Task instructions ▸ Output all the material that follows, exactly as given.

(Rows from a 3D modeling dataset)
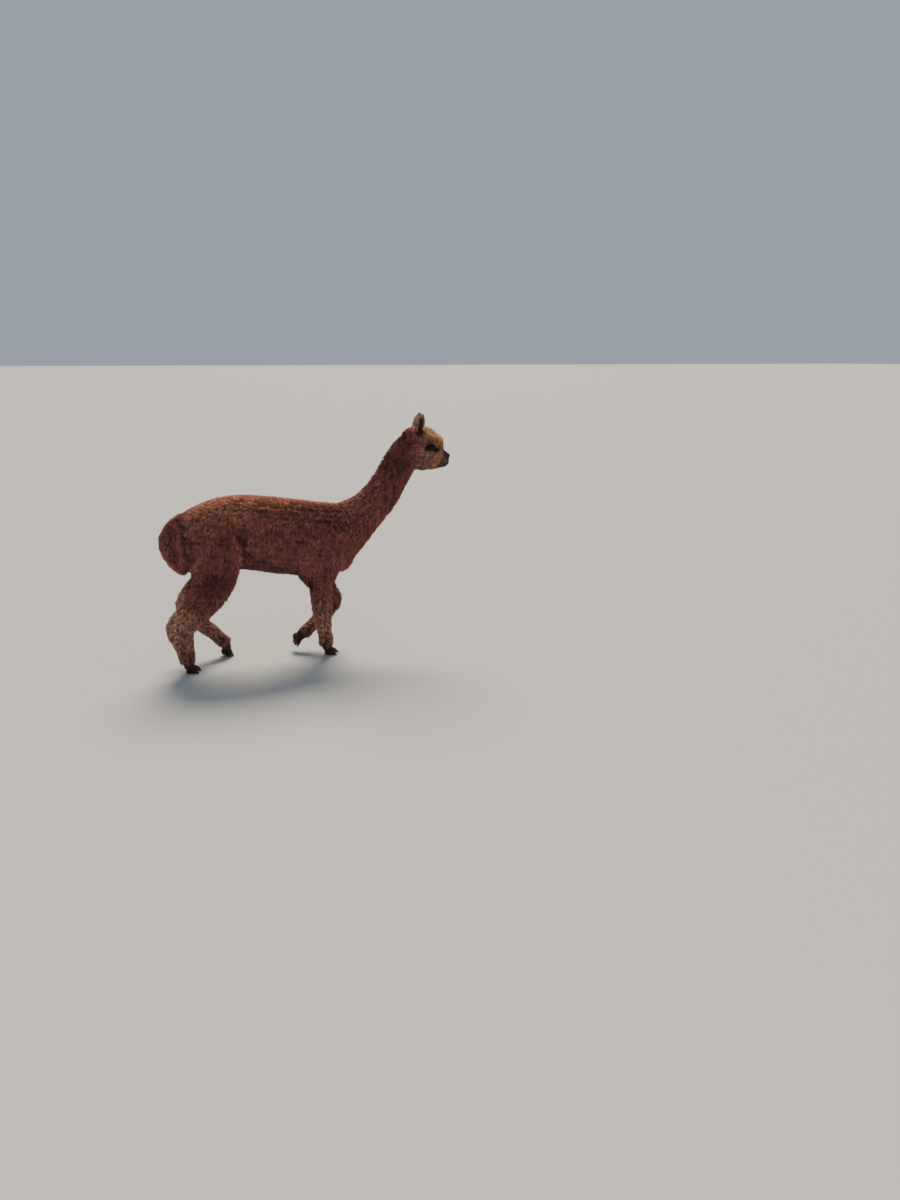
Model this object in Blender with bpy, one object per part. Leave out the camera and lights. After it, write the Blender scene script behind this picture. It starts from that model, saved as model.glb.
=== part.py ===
"""Life-size still model of a walking alpaca, as a museum shows it, in metres, +Z up.

The animal faces +X and its left side is +Y. The two right legs carry it, the toes of the left
hind foot have just come down, and the left fore foot swings. The soft forms are laid up like
clay from lofts and eggs, fused by a voxel remesh, smoothed, and parted with thin cuts.
"""

import math

import bmesh
import bpy
import numpy as np
from mathutils import Matrix, Vector

GAP = 0.0004  # clearance between neighbouring solids
TAIL_GAP = 0.0010  # clearance of the tail in the wool of the rump
BLANK_VOXEL = 0.005
BLANK_ROUNDS = 10  # of smoothing after the forms are fused
BLANK_TRIANGLES = 4400
TAIL_ROUNDS = 6
TAIL_TRIANGLES = 320
EGG_DETAIL = 28
TRUNK_SIDES = 32
TRUNK_POWER = 2.25  # above 2 the trunk's rings are squarer than ovals

# Trunk: place along the body, height of the back, height of the belly, half the width.
TRUNK = [
    (-0.425, 0.742, 0.590, 0.060),
    (-0.395, 0.790, 0.520, 0.120),
    (-0.310, 0.838, 0.495, 0.165),
    (-0.180, 0.876, 0.504, 0.185),
    (-0.050, 0.877, 0.486, 0.188),
    (0.080, 0.860, 0.456, 0.192),
    (0.200, 0.842, 0.444, 0.182),
    (0.320, 0.820, 0.440, 0.165),
    (0.415, 0.806, 0.452, 0.140),
    (0.480, 0.770, 0.530, 0.095),
]
BRISKET = ((0.398, 0.0, 0.540), (0.096, 0.112, 0.102))  # centre and half sizes

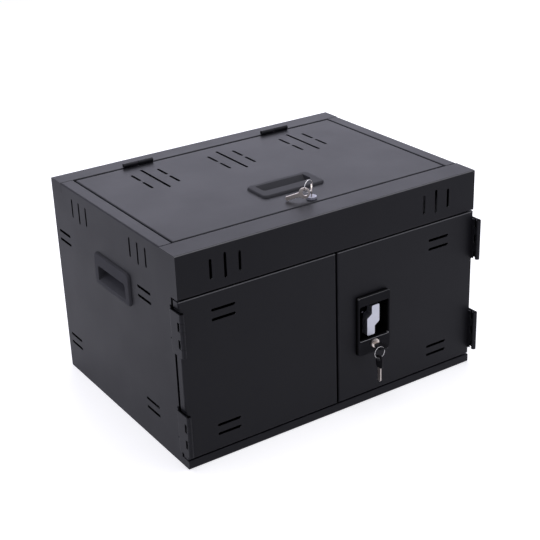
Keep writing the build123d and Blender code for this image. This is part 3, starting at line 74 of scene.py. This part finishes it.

Solution for this task ▸
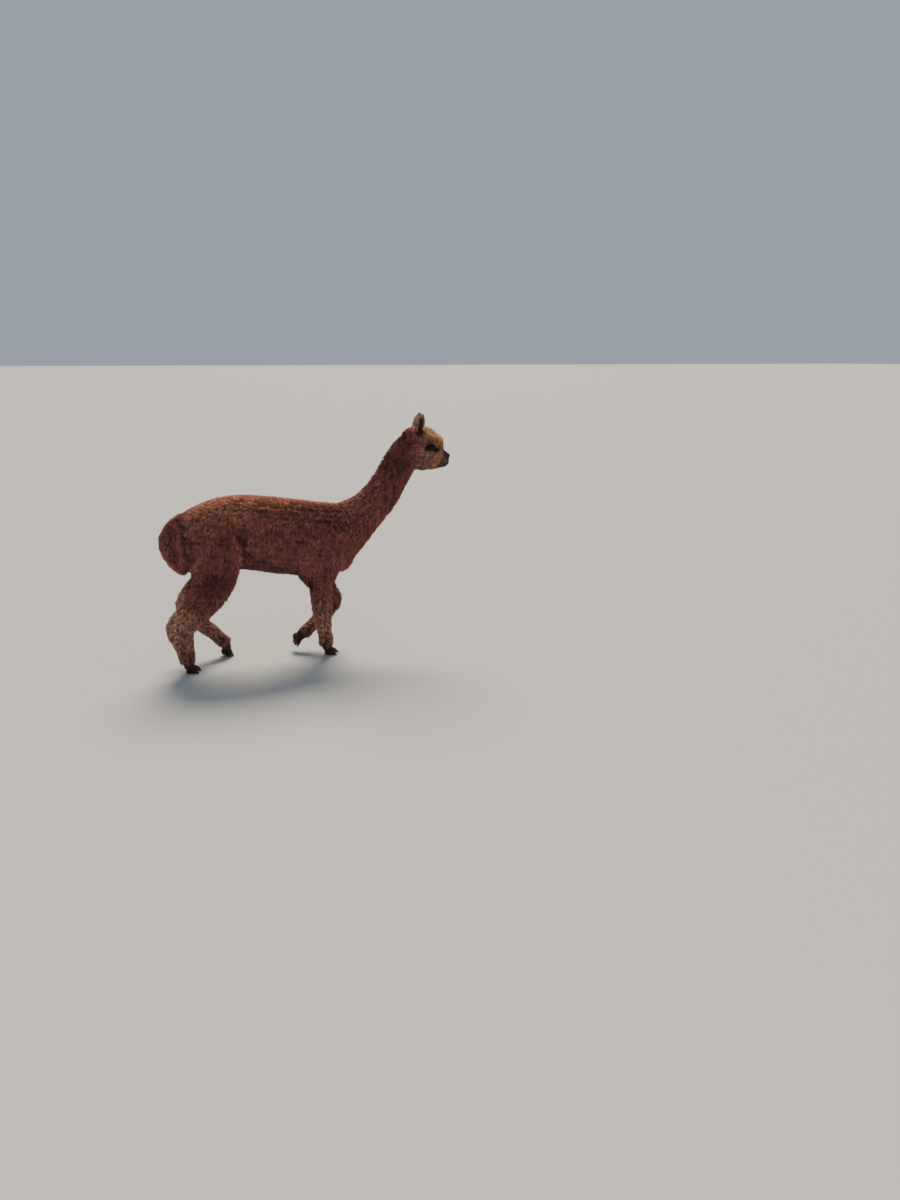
Model this object in Blender with bpy, one object per part. Leave out the camera and lights. After it, write the Blender scene script behind this picture. It starts from that model, saved as model.glb.
=== part.py ===
"""Life-size still model of a walking alpaca, as a museum shows it, in metres, +Z up.

The animal faces +X and its left side is +Y. The two right legs carry it, the toes of the left
hind foot have just come down, and the left fore foot swings. The soft forms are laid up like
clay from lofts and eggs, fused by a voxel remesh, smoothed, and parted with thin cuts.
"""

import math

import bmesh
import bpy
import numpy as np
from mathutils import Matrix, Vector

GAP = 0.0004  # clearance between neighbouring solids
TAIL_GAP = 0.0010  # clearance of the tail in the wool of the rump
BLANK_VOXEL = 0.005
BLANK_ROUNDS = 10  # of smoothing after the forms are fused
BLANK_TRIANGLES = 4400
TAIL_ROUNDS = 6
TAIL_TRIANGLES = 320
EGG_DETAIL = 28
TRUNK_SIDES = 32
TRUNK_POWER = 2.25  # above 2 the trunk's rings are squarer than ovals

# Trunk: place along the body, height of the back, height of the belly, half the width.
TRUNK = [
    (-0.425, 0.742, 0.590, 0.060),
    (-0.395, 0.790, 0.520, 0.120),
    (-0.310, 0.838, 0.495, 0.165),
    (-0.180, 0.876, 0.504, 0.185),
    (-0.050, 0.877, 0.486, 0.188),
    (0.080, 0.860, 0.456, 0.192),
    (0.200, 0.842, 0.444, 0.182),
    (0.320, 0.820, 0.440, 0.165),
    (0.415, 0.806, 0.452, 0.140),
    (0.480, 0.770, 0.530, 0.095),
]
BRISKET = ((0.398, 0.0, 0.540), (0.096, 0.112, 0.102))  # centre and half sizes

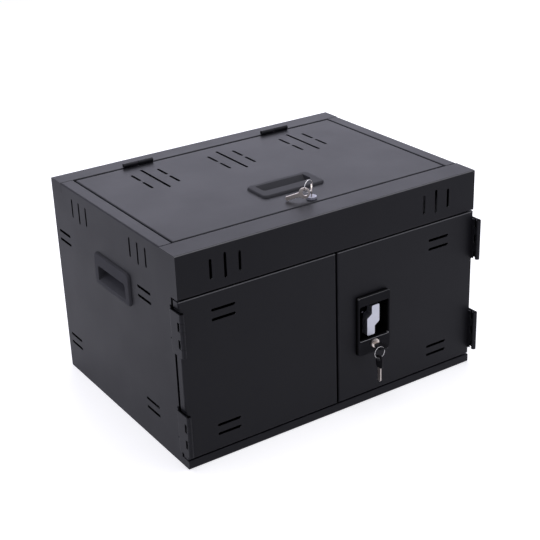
Keep writing the build123d and Blender code for this image. This is part 3, starting at line 74 of scene.py. This part finishes it.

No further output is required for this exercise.